Prasa o nadużyciach w Kościele: spadnie zaufanie
26 stycznia 2024„Frankfurter Allgemeine Zeitung” zauważa: „Kierownictwo Kościoła ewangelickiego, jeśli już było konfrontowane z tym nieprzyjemnym tematem w konkretnych przypadkach, zbyt chętnie chowało się za złożonymi strukturami federalnymi, które same stworzyło i nadal utrzymuje. Jest to żałosne świadectwo, że taka postawa, przejawiająca się w zwlekaniu z dostarczaniem akt, trwa do dnia dzisiejszego. Konsekwencją będzie to, że Kościół protestancki jeszcze przez wiele lat będzie się znajdował pod ostrą obserwacją społeczeństwa i dalej będzie tracić zaufanie społeczne. Kościelne władze same sobie to zafundowały. Kościoły protestanckie zrobiłyby dobrze, gdyby w końcu spojrzały krytycznie na swoje struktury i mentalność”.
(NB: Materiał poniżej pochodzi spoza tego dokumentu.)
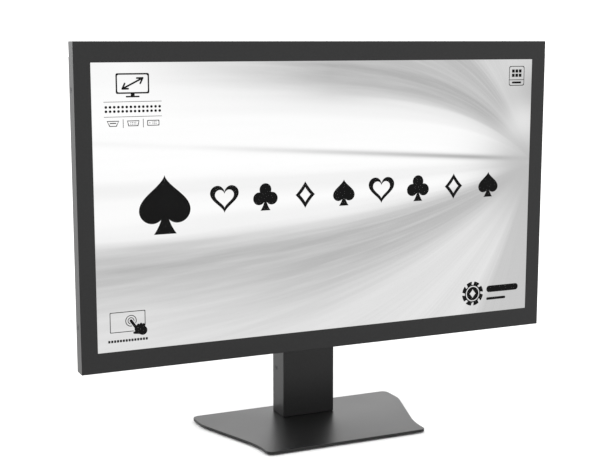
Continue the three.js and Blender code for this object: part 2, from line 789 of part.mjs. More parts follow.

„Stuttgarter Zeitung” pisze: „Najpierw coś pozytywnego: Kościół ewangelicki w Niemczech (EKD) wydał dużo pieniędzy na niezależne badanie molestowania. Jest to godne uhonorowania, w końcu niewiele instytucji w ten sposób mierzy się ze swoją odpowiedzialnością. Niemniej jednak wyniki są równoznaczne z wystawieniem żałosnego oskarżenia wobec EKD. Z jednej strony, współpraca między kościołami regionalnymi a badaczami nie przebiegała zgodnie z planem. To sprawia, że potrzebne są dalsze (badania) i jest to żenujące dla EKD. Z drugiej strony protestanci zbyt długo mościli się wygodnie w cieniu Kościoła katolickiego – w fałszywym przekonaniu, że nadużycia występują u nich tylko w odosobnionych przypadkach. Również w EKD jest to zjawisko masowe”.
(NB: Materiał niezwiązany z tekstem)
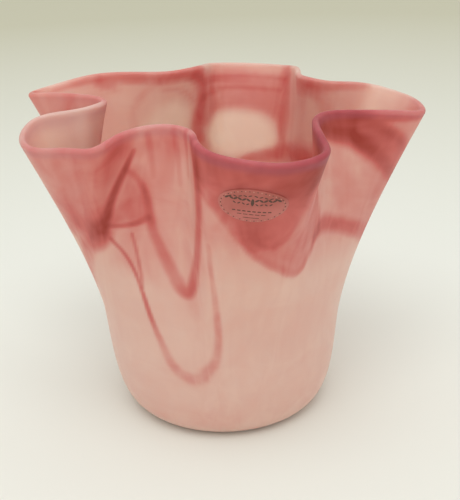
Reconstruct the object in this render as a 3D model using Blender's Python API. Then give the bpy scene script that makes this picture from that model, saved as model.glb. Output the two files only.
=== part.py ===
"""Handkerchief vase of satin alabaster glass, with a small oval foil label.

The vase is one blown piece: a round body on a flat foot, whose wall is drawn
up and pinched into five loose folds. The label lies on the front fold.
Metres, +Z up, the origin under the body's axis on the ground, the front towards -Y.
"""
import math

import bmesh
import bpy
import numpy as np

MM = 0.001

# Round body, on the middle of the glass wall. The foot sits a little to the right of its axis,
# and BODY_LEAN is how much the body's side opens outwards per unit of height.
FOOT_RADIUS = 38.5 * MM
FOOT_ROUND = 12 * MM
FOOT_SHIFT = 1.2 * MM
BODY_RADIUS = 53.5 * MM
BODY_HEIGHT = 42 * MM
BODY_FULLNESS = 18 * MM
BODY_LEAN = 0.10

# Glass
WALL = 2.8 * MM
FLOOR = 5 * MM
FLOOR_EASE = 12 * MM

# Folded wall: FOLD_UNIT is the length that the folds are counted in, and FOLD_FLARE is the power
# of the height at which they deepen
LIP_HEIGHT = 147 * MM
FOLD_UNIT = 1 * MM
FOLD_FLARE = 1.85

# The lip, taken counterclockwise from the front fold's left side. Each row is one place on it:
# where its meridian leaves the round body (degrees), where it ends up seen from above (degrees),
# how far it hangs out past the body radius and how far it lies below LIP_HEIGHT (both in FOLD_UNITs).
FRONT_FOLD = (
    (260, 261, 6, 2),
    (264, 264, 15, 3),
    (269, 269, 25, 5),
    (276, 278, 31, 7),
    (284, 287, 35, 8),
    (291, 297, 33, 7),
    (298, 302, 24, 6),
    (306, 306, 14, 4),
    (314, 314, 4, 3),
)
RIGHT_FOLD = (
    (322, 325, 2, 3),
    (330, 339, 11, 5),
    (340, 350, 26, 8),
    (350, 359, 37, 11),
    (361, 371, 40, 11),
    (371, 382, 40, 11),
    (380, 391, 37, 10),
    (387, 392, 24, 7),
    (394, 390, 8, 4),
    (401, 395, 0, 2),
)
BACK_FOLD = (
    (409, 409, 8, 3),
    (416, 418, 24, 4),
    (424, 426, 36, 6),
    (436, 439, 39, 6),
    (448, 451, 35, 5),
    (456, 455, 16, 2),
    (465, 463, 0, 0),
)
FAR_LEFT_FOLD = (
    (474, 474, 1, 1),
    (486, 486, 15, 2),
    (498, 496, 30, 3),
    (508, 505, 44, 7),
    (516, 514, 46, 8),
    (523, 518, 34, 6),
    (530, 527, 13, 3),
    (538, 540, -1, 1),
    (546, 551, -5, 1),
)
LEFT_FOLD = (
    (551, 559, 1, 1),
    (555, 552, 10, 4),
    (559, 549, 24, 7),
    (562, 559, 31, 11),
    (565, 573, 30, 11),
    (568, 585, 27, 8),
    (571, 595, 25, 6),
    (578, 598, 17, 3),
    (595, 604, 7, 1),
    (612, 614, 3, 1),
)
LIP_PLACES = FRONT_FOLD + RIGHT_FOLD + BACK_FOLD + FAR_LEFT_FOLD + LEFT_FOLD

# Oval label on the front fold's outer face
LABEL_WIDTH = 25 * MM
LABEL_HEIGHT = 15.5 * MM
LABEL_THICKNESS = 0.25 * MM
LABEL_GAP = 0.3 * MM
LABEL_PLACE = 3.25
LABEL_RISE = 0.83

# How finely the meshes are drawn
COLUMNS_PER_PLACE = 3
BODY_ROWS = 7
WALL_ROWS = 12
LIP_ROWS = 3
LABEL_RINGS = 4
LABEL_COLUMNS = 48
SMOOTH_DEGREES = 50

# Small step, in places and in wall heights, for the surface's slopes
STEP = 0.001

GLASS_COLOUR = (0.600, 0.380, 0.310, 1.0)
LABEL_COLOUR = (0.450, 0.330, 0.250, 1.0)


def clear_scene():
    for old in list(bpy.data.objects):
        bpy.data.objects.remove(old, do_unlink=True)


def make_material(name, colour, roughness, metallic):
    material = bpy.data.materials.new(name)
    material.use_nodes = True
    shader = material.node_tree.nodes["Principled BSDF"]
    shader.inputs["Base Color"].default_value = colour
    shader.inputs["Roughness"].default_value = roughness
    shader.inputs["Metallic"].default_value = metallic
    material.diffuse_color = colour
    return material


class Lip:
    """The lip's middle line: a closed cubic spline through LIP_PLACES.

    A point on it is (body azimuth, x, y, z), and its parameter counts places.
    """

    def __init__(self):
        places = []
        for body, plan, overhang, drop in LIP_PLACES:
            reach = BODY_RADIUS + overhang * FOLD_UNIT
            angle = math.radians(plan)
            places.append((math.radians(body), reach * math.cos(angle), reach * math.sin(angle),
                           LIP_HEIGHT - drop * FOLD_UNIT))
        self.count = len(places)
        self.start = np.array(places)
        self.end = np.roll(self.start, -1, axis=0)
        self.end[-1, 0] += 2 * math.pi
        spans = self.end[:, 1:] - self.start[:, 1:]
        self.span = np.sqrt(np.linalg.norm(spans, axis=1))
        self.bend = self.solve_bends()

    def solve_bends(self):
        """Second derivatives that make the closed curve's slope and bend run on at each place."""
        slope = (self.end - self.start) / self.span[:, None]
        matrix = np.zeros((self.count, self.count))
        right = np.zeros((self.count, 4))
        for i in range(self.count):
            before, after = self.span[i - 1], self.span[i]
            matrix[i, i - 1] += before
            matrix[i, i] += 2 * (before + after)
            matrix[i, (i + 1) % self.count] += after
            right[i] = 6 * (slope[i] - slope[i - 1])
        return np.linalg.solve(matrix, right)

    def at(self, place):
        turn, local = np.divmod(place, self.count)
        i = np.minimum(local.astype(int), self.count - 1)
        f = (local - i)[..., None]
        square = self.span[i][..., None] ** 2 / 6
        point = (1 - f) * self.start[i] + f * self.end[i]
        point += square * ((1 - f) ** 3 - (1 - f)) * self.bend[i]
        point += square * (f ** 3 - f) * self.bend[(i + 1) % self.count]
        point[..., 0] += turn * 2 * math.pi
        return point


def body_surface(lip, place, rise):
    """Middle of the wall from the foot's edge (rise 0) to the body height (rise 1), one round curve."""
    azimuth = lip.at(place)[..., 0]
    handles = ((FOOT_RADIUS, WALL / 2),
               (FOOT_RADIUS + FOOT_ROUND, WALL / 2),
               (BODY_RADIUS - BODY_LEAN * BODY_FULLNESS, BODY_HEIGHT - BODY_FULLNESS),
               (BODY_RADIUS, BODY_HEIGHT))
    weights = ((1 - rise) ** 3, 3 * rise * (1 - rise) ** 2, 3 * rise ** 2 * (1 - rise), rise ** 3)
    radius = sum(w * h[0] for w, h in zip(weights, handles))
    height = sum(w * h[1] for w, h in zip(weights, handles))
    middle = FOOT_SHIFT * (1 - rise) ** 2
    return np.stack([middle + radius * np.cos(azimuth), radius * np.sin(azimuth), height + 0 * azimuth], -1)


def wall_surface(lip, place, rise):
    """Middle of the wall from the body height (rise 0) to the lip (rise 1).

    The folds start flush with the body and deepen faster and faster towards the lip.
    """
    edge = lip.at(place)
    azimuth = edge[..., 0]
    depth = rise ** FOLD_FLARE
    height = BODY_HEIGHT + (edge[..., 3] - BODY_HEIGHT) * rise
    radius = BODY_RADIUS + BODY_LEAN * (height - BODY_HEIGHT)
    x = (1 - depth) * radius * np.cos(azimuth) + depth * edge[..., 1]
    y = (1 - depth) * radius * np.sin(azimuth) + depth * edge[..., 2]
    return np.stack([x, y, height], -1)


def unit(vectors):
    return vectors / np.linalg.norm(vectors, axis=-1, keepdims=True)


def with_normal(surface, lip, place, rise):
    """Points of a surface, its outward normals and its upward directions."""
    around = surface(lip, place + STEP, rise) - surface(lip, place - STEP, rise)
    up = surface(lip, place, rise + STEP) - surface(lip, place, max(rise - STEP, 0.0))
    return surface(lip, place, rise), unit(np.cross(around, up)), unit(up)


def inner_depth(middle):
    """How far the inside lies within the wall's middle: thicker low down, where the glass pooled."""
    pooled = np.clip(1 - (middle[..., 2:] - WALL / 2) / FLOOR_EASE, 0, 1) ** 2
    return WALL / 2 + (FLOOR - WALL) * pooled


def vase_rings(lip):
    """Rings of points from the foot's edge, up the outside, over the lip and down the inside."""
    place = np.arange(lip.count * COLUMNS_PER_PLACE) / COLUMNS_PER_PLACE
    rows = [(body_surface, rise) for rise in np.linspace(0, 1, BODY_ROWS, endpoint=False)]
    rows += [(wall_surface, rise) for rise in np.linspace(0, 1, WALL_ROWS)]
    outside, inside = [], []
    for surface, rise in rows:
        middle, normal, up = with_normal(surface, lip, place, rise)
        outside.append(middle + normal * WALL / 2)
        inside.append(middle - normal * inner_depth(middle))
    rounding = []
    for turn in np.linspace(0, math.pi, LIP_ROWS + 2)[1:-1]:
        rounding.append(middle + (normal * math.cos(turn) + up * math.sin(turn)) * WALL / 2)
    return outside + rounding + inside[::-1]


def skin(mesh_name, rings):
    """A closed mesh through rings of points, with a face across its first and its last ring."""
    form = bmesh.new()
    loops = [[form.verts.new(tuple(point)) for point in ring] for ring in rings]
    for lower, upper in zip(loops, loops[1:]):
        for i in range(len(lower)):
            form.faces.new((lower[i - 1], lower[i], upper[i], upper[i - 1]))
    form.faces.new(loops[0][::-1])
    form.faces.new(loops[-1])
    bmesh.ops.recalc_face_normals(form, faces=form.faces)
    mesh = bpy.data.meshes.new(mesh_name)
    form.to_mesh(mesh)
    form.free()
    return mesh


def place_object(name, mesh, material):
    piece = bpy.data.objects.new(name, mesh)
    bpy.context.collection.objects.link(piece)
    mesh.materials.append(material)
    mesh.shade_smooth()
    mesh.set_sharp_from_angle(angle=math.radians(SMOOTH_DEGREES))
    return piece


def make_vase(lip):
    glass = make_material("satin_rose_glass", GLASS_COLOUR, 0.45, 0.0)
    return place_object("vase", skin("vase", vase_rings(lip)), glass)


def label_point(lip, across, up, lift):
    """A point over the front fold's outside, across and up from the label's centre, in metres."""
    wall_run = np.linalg.norm(wall_surface(lip, np.array(LABEL_PLACE), LABEL_RISE + STEP)
                              - wall_surface(lip, np.array(LABEL_PLACE), LABEL_RISE - STEP)) / (2 * STEP)
    lip_run = np.linalg.norm(wall_surface(lip, np.array(LABEL_PLACE + STEP), LABEL_RISE)
                             - wall_surface(lip, np.array(LABEL_PLACE - STEP), LABEL_RISE)) / (2 * STEP)
    place = np.array(LABEL_PLACE + across / lip_run)
    middle, normal, _ = with_normal(wall_surface, lip, place, LABEL_RISE + up / wall_run)
    return middle + normal * (WALL / 2 + lift)


def make_label(lip):
    foil = make_material("clear_foil", LABEL_COLOUR, 0.35, 0.0)

    def ring(share, lift):
        turns = [2 * math.pi * i / LABEL_COLUMNS for i in range(LABEL_COLUMNS)]
        return [label_point(lip, share * LABEL_WIDTH / 2 * math.cos(turn),
                            share * LABEL_HEIGHT / 2 * math.sin(turn), lift) for turn in turns]

    shares = [(i + 1) / LABEL_RINGS for i in range(LABEL_RINGS)]
    back = [ring(share, LABEL_GAP) for share in shares]
    face = [ring(share, LABEL_GAP + LABEL_THICKNESS) for share in shares[::-1]]
    return place_object("label", skin("label", back + face), foil)


clear_scene()
LIP = Lip()
make_vase(LIP)
make_label(LIP)
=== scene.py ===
"""Looks of a handkerchief vase of satin pink glass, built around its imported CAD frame.

The vase is blown as a round cup of pale opal glass with trails of rose glass laid on it, then
its wall is drawn out and pinched into five folds, and its skin is etched to a satin. The trails
are laid out here on the cup, before it is folded, so they run round the folds as the glass did.
"""
import math

import bpy
import numpy as np
from mathutils import Matrix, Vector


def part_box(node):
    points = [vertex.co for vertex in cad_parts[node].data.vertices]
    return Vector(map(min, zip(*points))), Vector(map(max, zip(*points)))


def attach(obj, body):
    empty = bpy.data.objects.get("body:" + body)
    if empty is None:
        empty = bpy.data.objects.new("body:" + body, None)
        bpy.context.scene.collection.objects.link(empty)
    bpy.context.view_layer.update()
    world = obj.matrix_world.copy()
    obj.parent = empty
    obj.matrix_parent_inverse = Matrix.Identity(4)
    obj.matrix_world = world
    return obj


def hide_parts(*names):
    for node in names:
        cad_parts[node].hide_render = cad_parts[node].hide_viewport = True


bl_info = {
    "name": "Handkerchief Vase",
    "version": (1, 0, 0),
    "blender": (4, 5, 0),
    "location": "3D Viewport > Sidebar > Vase",
    "description": "Makes a folded vase of satin pink glass, its foil label and a pale studio",
    "category": "Object",
}

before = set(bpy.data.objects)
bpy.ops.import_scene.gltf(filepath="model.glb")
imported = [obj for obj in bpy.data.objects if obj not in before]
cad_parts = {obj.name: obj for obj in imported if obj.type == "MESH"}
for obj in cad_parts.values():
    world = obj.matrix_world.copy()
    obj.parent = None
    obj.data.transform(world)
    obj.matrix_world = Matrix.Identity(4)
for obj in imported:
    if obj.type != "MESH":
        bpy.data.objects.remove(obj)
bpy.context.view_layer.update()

MM = 0.001

# The lip, as in the part's source: where each place's meridian leaves the round body (degrees),
# where it ends up seen from above (degrees), its overhang and its drop (both in fold units)
FRONT_FOLD = (
    (260, 261, 6, 2),
    (264, 264, 15, 3),
    (269, 269, 25, 5),
    (276, 278, 31, 7),
    (284, 287, 35, 8),
    (291, 297, 33, 7),
    (298, 302, 24, 6),
    (306, 306, 14, 4),
    (314, 314, 4, 3),
)
RIGHT_FOLD = (
    (322, 325, 2, 3),
    (330, 339, 11, 5),
    (340, 350, 26, 8),
    (350, 359, 37, 11),
    (361, 371, 40, 11),
    (371, 382, 40, 11),
    (380, 391, 37, 10),
    (387, 392, 24, 7),
    (394, 390, 8, 4),
    (401, 395, 0, 2),
)
BACK_FOLD = (
    (409, 409, 8, 3),
    (416, 418, 24, 4),
    (424, 426, 36, 6),
    (436, 439, 39, 6),
    (448, 451, 35, 5),
    (456, 455, 16, 2),
    (465, 463, 0, 0),
)
FAR_LEFT_FOLD = (
    (474, 474, 1, 1),
    (486, 486, 15, 2),
    (498, 496, 30, 3),
    (508, 505, 44, 7),
    (516, 514, 46, 8),
    (523, 518, 34, 6),
    (530, 527, 13, 3),
    (538, 540, -1, 1),
    (546, 551, -5, 1),
)
LEFT_FOLD = (
    (551, 559, 1, 1),
    (555, 552, 10, 4),
    (559, 549, 24, 7),
    (562, 559, 31, 11),
    (565, 573, 30, 11),
    (568, 585, 27, 8),
    (571, 595, 25, 6),
    (578, 598, 17, 3),
    (595, 604, 7, 1),
    (612, 614, 3, 1),
)
LIP_PLACES = FRONT_FOLD + RIGHT_FOLD + BACK_FOLD + FAR_LEFT_FOLD + LEFT_FOLD

# Small step, in places and in wall heights, for the surface's slopes
STEP = 0.001
# The body's last rise, under the seam at 1 where the drawn wall starts
JUST_BELOW_SEAM = 1 - 1e-9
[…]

„Suedkurier” zaznacza, że nadużycia seksualne przypisywane są na ogół Kościołowi katolickiemu. „Ale niesłusznie. Nadużycia są zarówno katolickie, jak i protestanckie - jak dowodzi raport EKD. Co przede wszystkim obala przekonanie, że nadużycia wynikają przede wszystkim z celibatu czy wręcz z tego, że homoseksualni księża wyładowują swoją stłumioną seksualność na niewinnych dzieciach. To z pewnością też miało miejsce, ale zjawisko jest szersze: jak zawsze w przypadku nadużyć, chodzi o nierównowagę sił, o relację opartą na zaufaniu między dwoma nierównymi partnerami, która jest bezwstydnie wykorzystywana przez silniejszą stronę” - czytamy. Dziennik z Konstancji uważa, że ciężko jest się bronić albo zeznawać przeciwko osobie powszechnie szanowanej, a to „tabu” sprzyja kolejnym nadużyciom. Dlatego „takie raporty to ważny pierwszy krok, by uświadomić sobie problem”.
Koloński dziennik „Koelner Stadt-Anzeiger” komentuje: „Wyjaśnienie i przepracowanie mogą udać się jedynie poprzez wiążące, weryfikowalne regulacje i wspólne standardy. Jeśli instrumenty rządów prawa są stosowane konsekwentnie, można wiele zyskać. Dlatego też raport grupy badawczej ForuM musi ponownie stać się impulsem do stworzenia podstawy prawnej do postępowania z nadużyciami seksualnymi i do możliwie najlepszej prewencji. Instytucje, w których są sprawcy i ci, którzy tuszują sprawy, nie potrafią tego robić – nawet z bożą pomocą”.